A non-blocking GenServer (while still utilizing it as a bottleneck so as only one process manages certain state or fans out the calls to 3rd party APIs)
A generous limit and timeout for each background task spawned by the GenServer
Protection (backpressure) in extreme circumstances e.g. the GenServer will eventually block waiting for OPQ.enqueue if there are currently 1000 busy background tasks.

IMO pretty neat. I’ve done such things multiple times in my Elixir career and they are rock-solid – unless you need each worker to be persistent and never lost in which case I’m afraid you’d be much better off either paying for Oban Pro or rolling your own persistent (as in: backed by a database) workers.

Thomas101 · November 20, 2023, 1:35pm

Thanks for the heads-up on processes, this is something we’d been weary of as we’re going to be doing a lot of background processing. Our plan was to roll our queuing to batch the jobs so you can run 10-100 at any given time, but I’ll have a look at opq which looks like it might do some of this already!

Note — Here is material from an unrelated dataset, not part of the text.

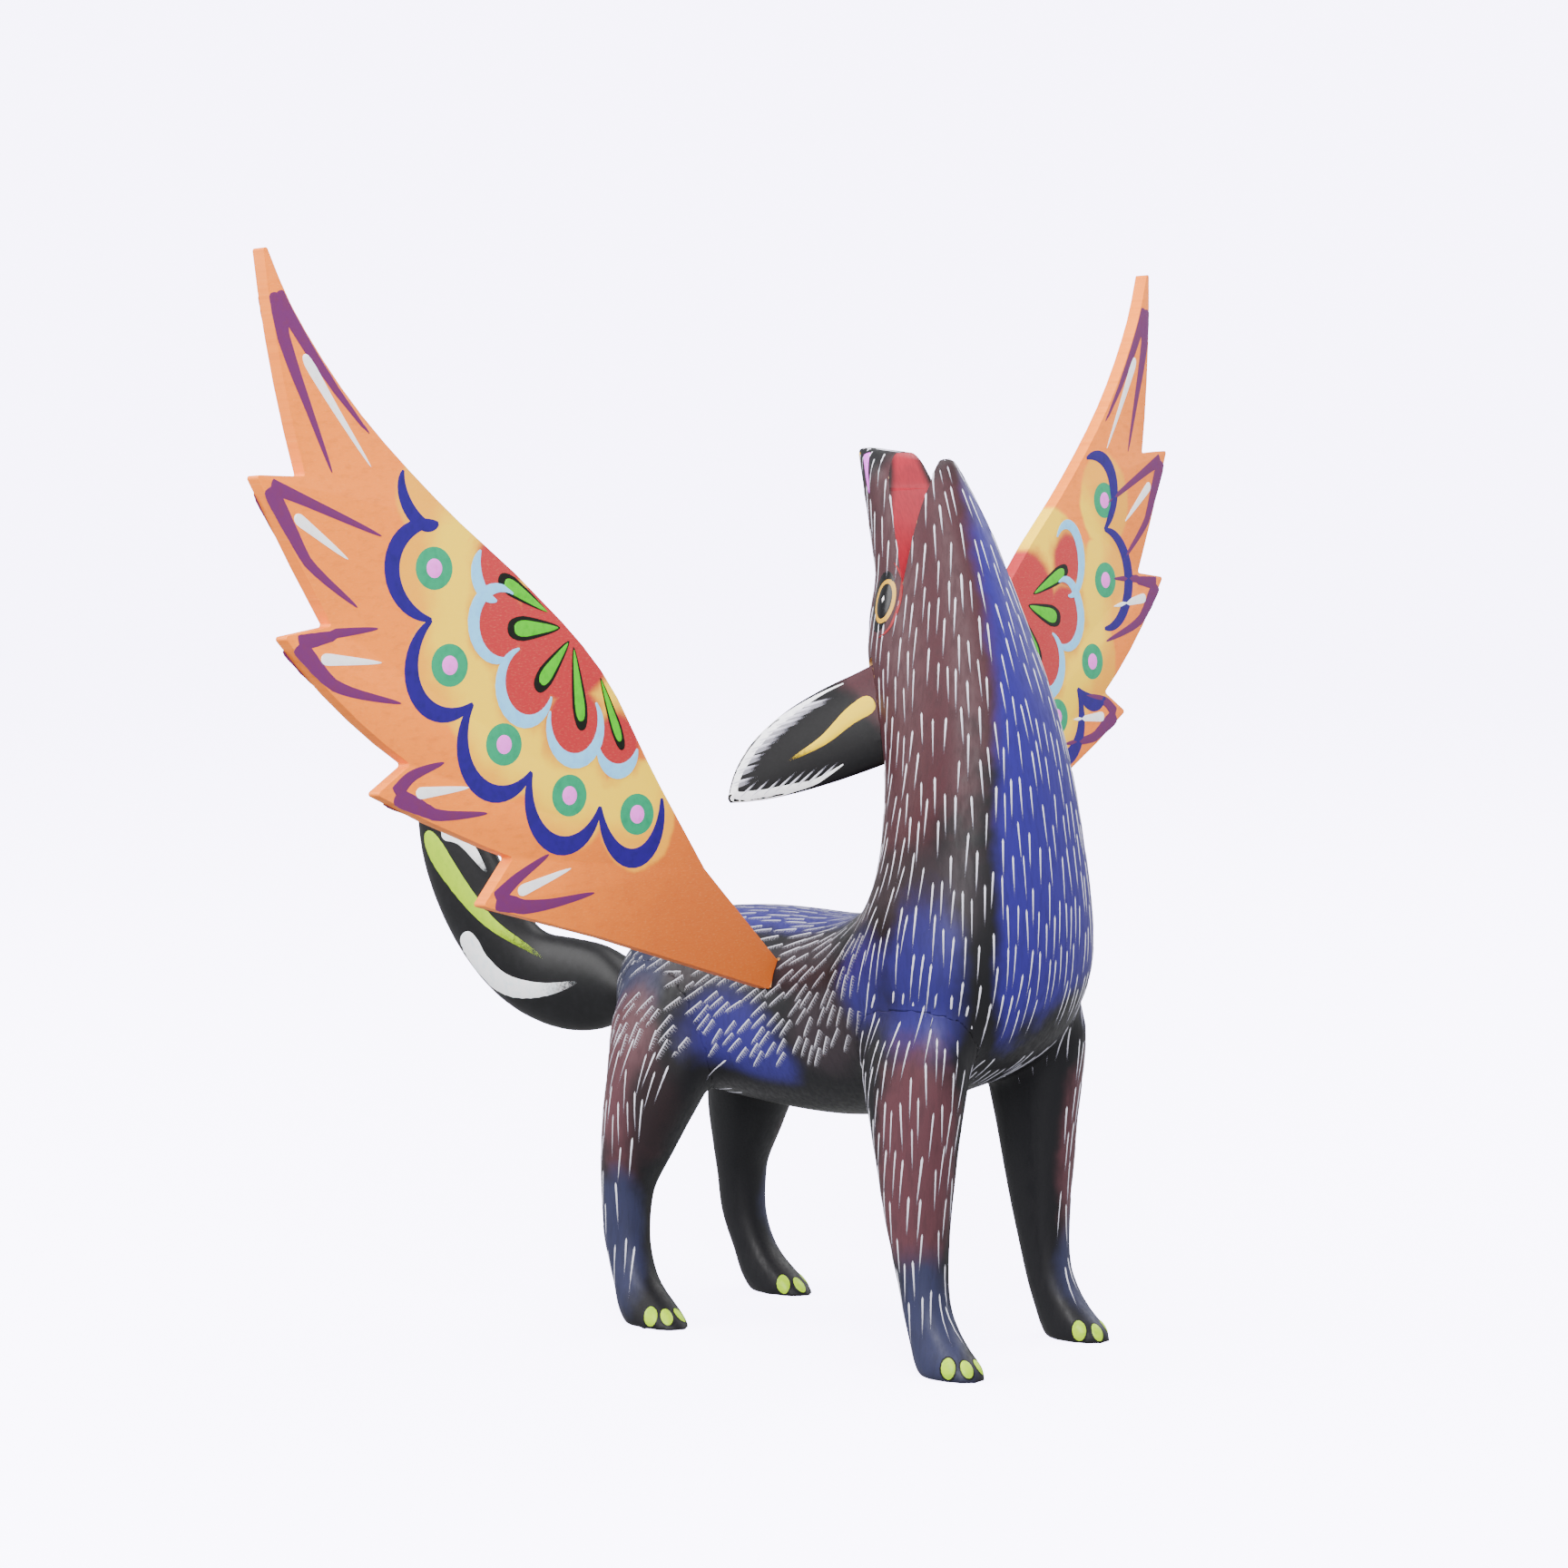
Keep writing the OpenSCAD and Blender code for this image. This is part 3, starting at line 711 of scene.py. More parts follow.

dimitarvp · November 20, 2023, 1:38pm

Oh I absolutely recommend opq. It’s intuitive, super easy to use, solid, does what it says, and even has an option for rate limiting.

I found myself rolling my own job queues on occasion where a more custom-tailored solution is needed but most of the time you’d get your stuff done perfectly well with opq (or :jobs, also a very nice library, though it’s in Erlang but still freely usable from Elixir as I am sure you are aware).